Thank goodness for Colin Kaepernick. Without the one-time quarterback and full-time jerk out filing laughable collusion suits and steadfastly maintaining that he is entitled to play in the NFL, sports hacks like USA Today’s Jarrett Bell might have to write about sports.
It seems the NFL may address the anthem kneeling controversy at an upcoming meeting, and may even find the intestinal fortitude to actually adopt a policy. (Fecklessness is Commissioner Roger Goodell’s go-to posture, but it ain’t a policy.)
Bell thinks that’s a bad idea. It may be, but not for the reasons Bell offers. An “anti-kneeling policy would seem rather hollow with Colin Kaepernick and his former San Francisco 49ers teammate, safety Eric Reid, out of work as they pursue collusion cases against the NFL.”
Hollow? Yes. Bell says that team owners exercising the right to hire whomever they choose “is about as un-American as it gets.” (These are the same team owners who allowed a coalition of social just warrior players to shake them down for $89 million for various causes.)
See, there’s a reason Bell is (ostensibly) on the jock beat and not covering the Supreme Court. His grasp of legal and constitutional issues is as thumbless as his understanding of patriotism.
Unquestionably, Kaepernick is constitutionally entitled to be an ass -- and he’s exercised that right with abandon (the Cop-Pig socks, the Castro fanboy tees, not to mention some of his statements). He is not entitled to be an ass in an NFL uniform. But to Bell says, “to spit in the face of American values the flag is supposed to represent by refusing to hire someone who might kneel during the anthem is such a slippery slope for a league that has employed players (and others) convicted or accused of all sorts of transgressions.”
Yes, there are a lot of thugs in the NFL. It’s a shame. But thugs and jerks don’t usually promise to cause problems as they sign their contracts. And the problems they do cause aren’t calculated to alienate the fan base. Ah, but Bell anticipates me.

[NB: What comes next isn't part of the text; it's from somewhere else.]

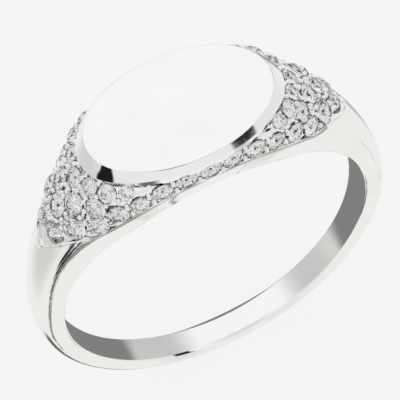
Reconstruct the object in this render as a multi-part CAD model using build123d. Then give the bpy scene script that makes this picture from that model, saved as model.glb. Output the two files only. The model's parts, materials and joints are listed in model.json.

Bad for business? That’s a rationalization you’ll hear from some supporters of an anthem policy. Yet the same people who grumble that players are using the NFL stage to protest have no issue wrapping that same stage in patriotism — with symbols that mean different things to different people in this culturally diverse society.
Um, of course they don’t have an issue. They’re patriotic. Love of country is above politics and above issues and differences we have. Patriotism is for many Americans (most, one hopes) deeply emotional. Kaepernick knew that. It’s why he chose the form of protest he did.
And if those symbols -- the flag, flyovers, patriotic songs -- “mean different things to different people in this culturally diverse society,” they’re failing. Bell ends his piece thus:
No, now is not the time for an iron-clad policy forcing players to stand for the anthem. It’s the time to acknowledge some truths, like we’re all part of the American melting pot.
For the melting pot to work, all the ingredients have to want to melt. If we can’t even agree on a minute of respect for the flag before a public event, we’re left with a lumpy stew that nobody likes.